It Shouldn’t Be That Difficult

Don’t worry that children never listen to you; worry that they are always watching you.
Robert Fulghum

It doesn’t surprise me that this quote would come from someone who wrote a book called, All I Really Need To Know I learned In Kindergarten. Because children really learn, very early in life, the foundation of what should be most important to the rest of their lives.

Like all parents, I’m sure we made our share of mistakes. Parenting is a learn as you go experience so you do the best you can in situations you never imagined. Some moments require patience and understanding while some are simply common sense. Or should be.

For me, the Fulghum quote falls into the common sense category. It’s just so obvious that it’s painful to watch when it happens, and it happens much too often.

Most parents are big on discipline. They make sure their children say please and thank you. They try and teach them to be independent and they want them to respect their authority. They may punish them for disobeying their directives or not doing well in school. The list goes on.
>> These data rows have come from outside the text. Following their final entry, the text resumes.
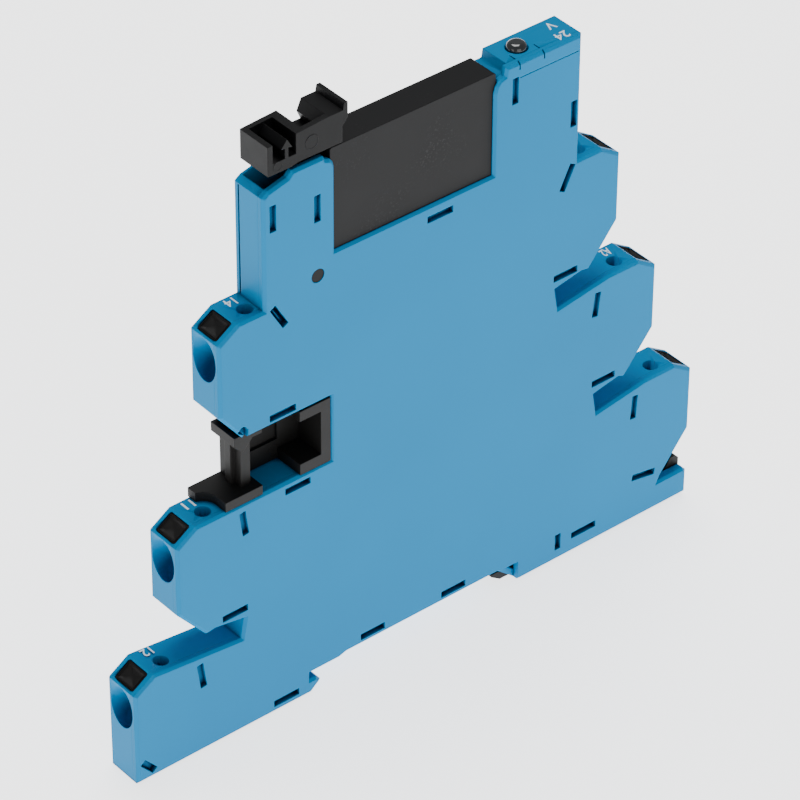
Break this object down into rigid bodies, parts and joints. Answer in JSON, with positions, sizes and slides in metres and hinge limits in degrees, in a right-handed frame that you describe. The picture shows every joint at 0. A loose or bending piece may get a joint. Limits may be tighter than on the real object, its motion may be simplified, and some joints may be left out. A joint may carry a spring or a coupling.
{
  "type": "solid state interface relay module",
  "caption": "Slim blue rail-mounted interface module with stepped push-in terminal noses, a plug-in solid state relay in a top window, an ejector lever and a rail clip.",
  "frame": {"origin": "middle of the rail seat: halfway between the rail's two edges, at mid width, on the face that rests on the rail", "axes": "+X along the module from the contact terminals to the coil terminals, +Y across its thin width away from the flat cover, +Z away from the rail, towards the relay"},
  "size_m": [0.1005, 0.0062, 0.0956],
  "materials": {
    "housing_blue": "satin moulded, fine grain",
    "relay_grey": "satin moulded, lightly scuffed",
    "black_plastic": "satin moulded",
    "spring_steel": "rolled strip",
    "copper_bar": "rolled copper alloy strip",
    "tinned_copper": "tin plated",
    "board_green": "solder mask",
    "chip_black": "moulded",
    "lens_dark": "polished tinted dome"
  },
  "bodies": {
    "housing": {"housing_cover": "housing_blue", "housing_tray": "housing_blue", "jumper_carrier": "black_plastic", "circuit_board": "board_green", "rectifier": "chip_black", "suppressor": "chip_black", "resistors": "chip_black", "indicator": "lens_dark", "indicator_leads": "tinned_copper", "clamp_spring_14": "spring_steel", "clamp_spring_11": "spring_steel", "clamp_spring_12": "spring_steel", "clamp_spring_a1": "spring_steel", "clamp_spring_a2": "spring_steel", "clamp_spring_a3": "spring_steel", "conductor_14": "copper_bar", "conductor_11": "copper_bar", "conductor_12": "copper_bar", "conductor_a1": "copper_bar", "conductor_a2": "copper_bar", "conductor_a3": "copper_bar", "coil_link_a1": "copper_bar", "coil_link_a2": "copper_bar"},
    "relay": {"relay_case": "relay_grey", "relay_base": "relay_grey", "relay_pins": "tinned_copper", "relay_board": "board_green", "output_switch": "chip_black", "optocoupler": "chip_black"},
    "lever": {"ejector_lever": "black_plastic"},
    "clip": {"rail_clip": "black_plastic"},
    "button_14": {"release_button_14": "black_plastic"},
    "button_11": {"release_button_11": "black_plastic"},
    "button_12": {"release_button_12": "black_plastic"},
    "button_a1": {"release_button_a1": "black_plastic"},
    "button_a2": {"release_button_a2": "black_plastic"},
    "button_a3": {"release_button_a3": "black_plastic"}
  },
  "joints": [
    {"name": "lever_tilt", "type": "hinge", "parent": "housing", "child": "lever", "pos_m": [-0.016, 0, 0.06715], "axis": [0, -1, 0], "range_deg": [0, 18]},
    {"name": "relay_lift", "type": "slide", "parent": "housing", "child": "relay", "axis": [0, 0, 1], "range_m": [0, 0.0016]},
    {"name": "clip_slide", "type": "slide", "parent": "housing", "child": "clip", "axis": [1, 0, 0], "range_m": [0, 0.002], "stiffness_N_per_m": 400, "springref_m": -0.0005},
    {"name": "button_14_press", "type": "slide", "parent": "housing", "child": "button_14", "axis": [0.5432, 0, -0.8396], "range_m": [0, 0.0012], "stiffness_N_per_m": 400, "springref_m": -0.0005},
    {"name": "button_11_press", "type": "slide", "parent": "housing", "child": "button_11", "axis": [0.5432, 0, -0.8396], "range_m": [0, 0.0012], "stiffness_N_per_m": 400, "springref_m": -0.0005},
    {"name": "button_12_press", "type": "slide", "parent": "housing", "child": "button_12", "axis": [0.5432, 0, -0.8396], "range_m": [0, 0.0012], "stiffness_N_per_m": 400, "springref_m": -0.0005},
    {"name": "button_a1_press", "type": "slide", "parent": "housing", "child": "button_a1", "axis": [-0.5432, 0, -0.8396], "range_m": [0, 0.0012], "stiffness_N_per_m": 400, "springref_m": -0.0005},
    {"name": "button_a2_press", "type": "slide", "parent": "housing", "child": "button_a2", "axis": [-0.5432, 0, -0.8396], "range_m": [0, 0.0012], "stiffness_N_per_m": 400, "springref_m": -0.0005},
    {"name": "button_a3_press", "type": "slide", "parent": "housing", "child": "button_a3", "axis": [-0.5432, 0, -0.8396], "range_m": [0, 0.0012], "stiffness_N_per_m": 400, "springref_m": -0.0005}
  ],
  "couplings": [
    {"joint": "lever_tilt", "follows": "relay_lift", "rad_per_m": 196.3}
  ]
}
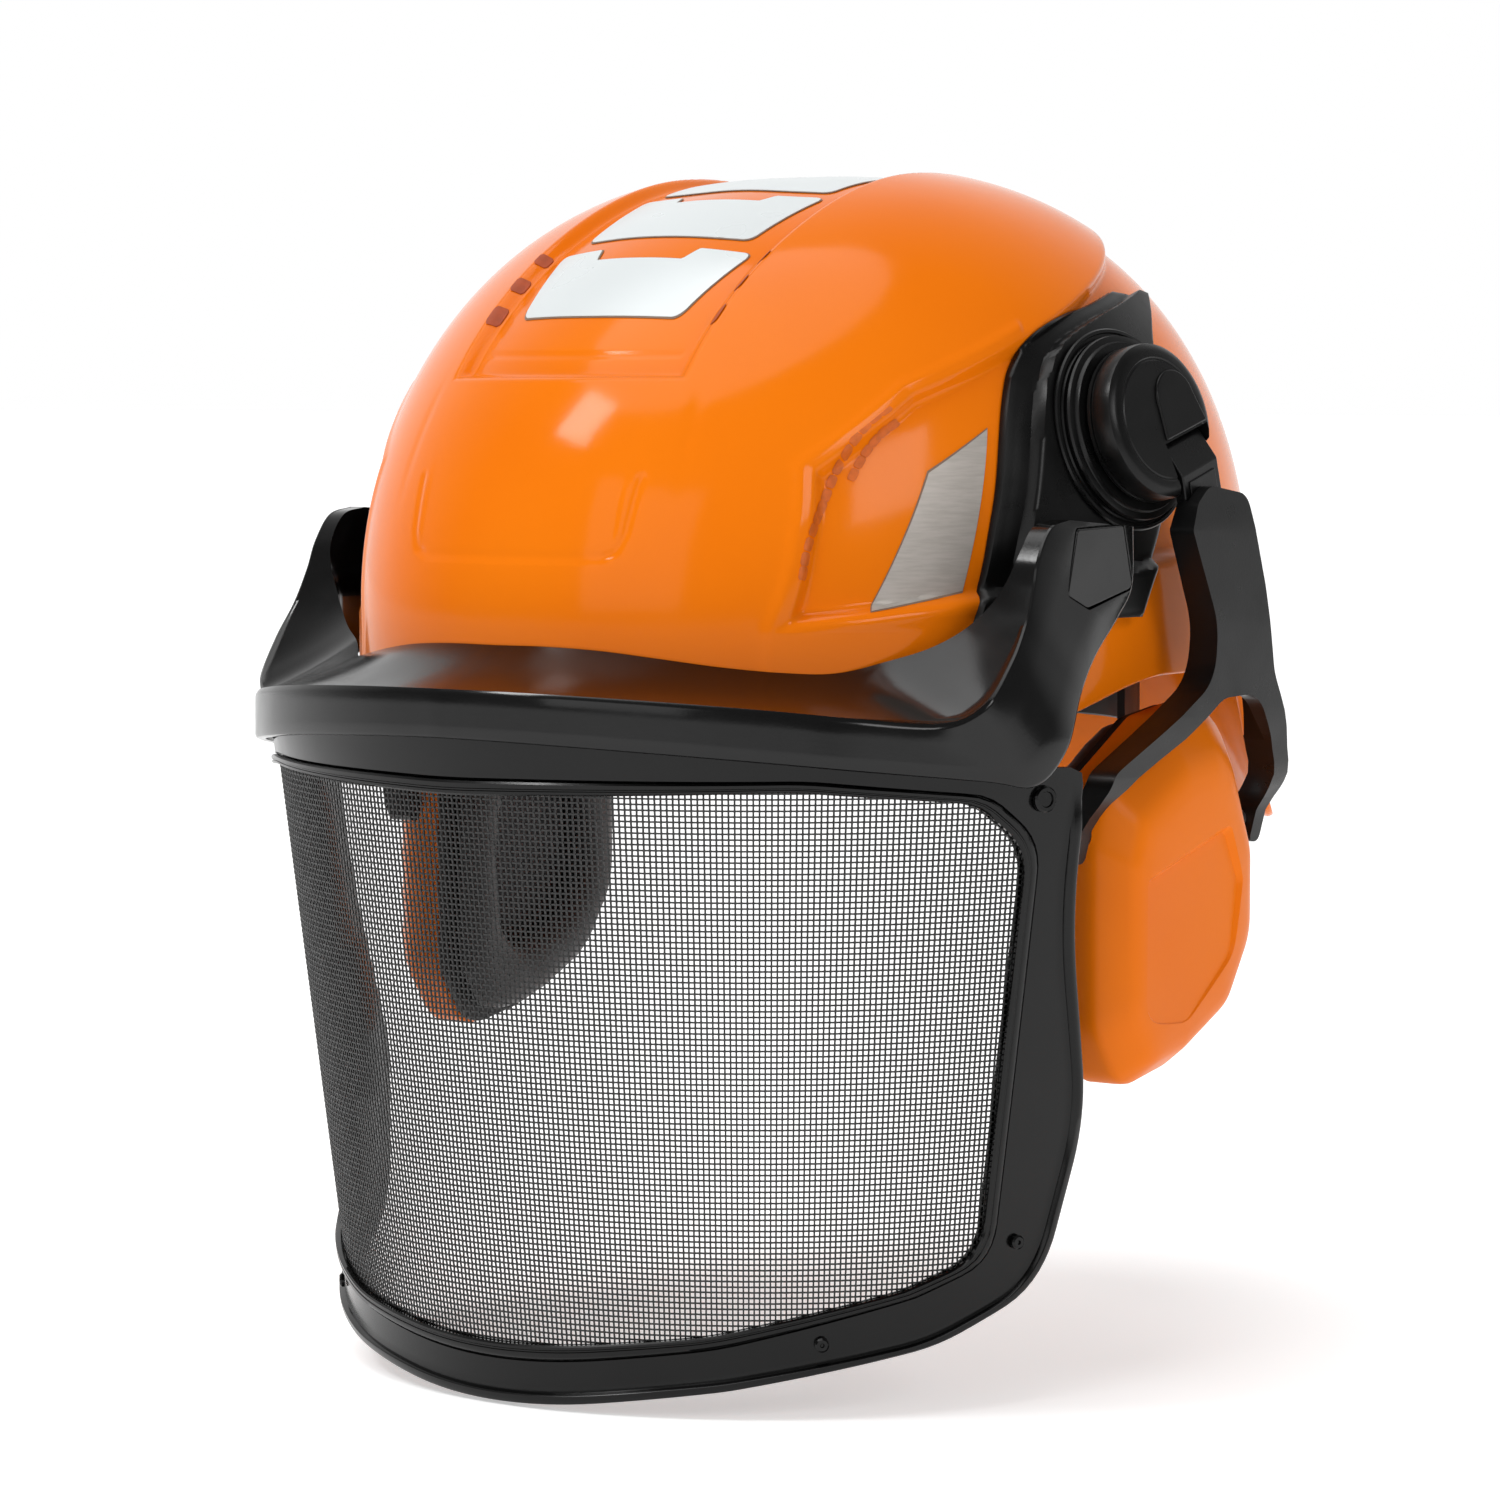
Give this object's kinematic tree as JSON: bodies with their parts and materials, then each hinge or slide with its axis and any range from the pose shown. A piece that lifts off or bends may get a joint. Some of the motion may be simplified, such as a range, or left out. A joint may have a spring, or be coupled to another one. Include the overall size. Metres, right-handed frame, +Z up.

But Fulghum takes parenting to another level of responsibility that parents sometimes ignore. The impact their own words and actions have on their children.

Are you teaching them what should be most important in their lives or satisfying your own desires because you’re unwilling or too lazy to do what’s right?

Is your language in front of your children what it should be? Children hear everything, even when you think they’re not listening.

Do you show the proper respect to others and ask that they do the same, explaining instead of ignoring or dismissing? Respect comes in many forms. Your lack of discipline should not become theirs. Continued excuses are unacceptable.

Are your prejudices on display in full view of your children? They notice and will react accordingly.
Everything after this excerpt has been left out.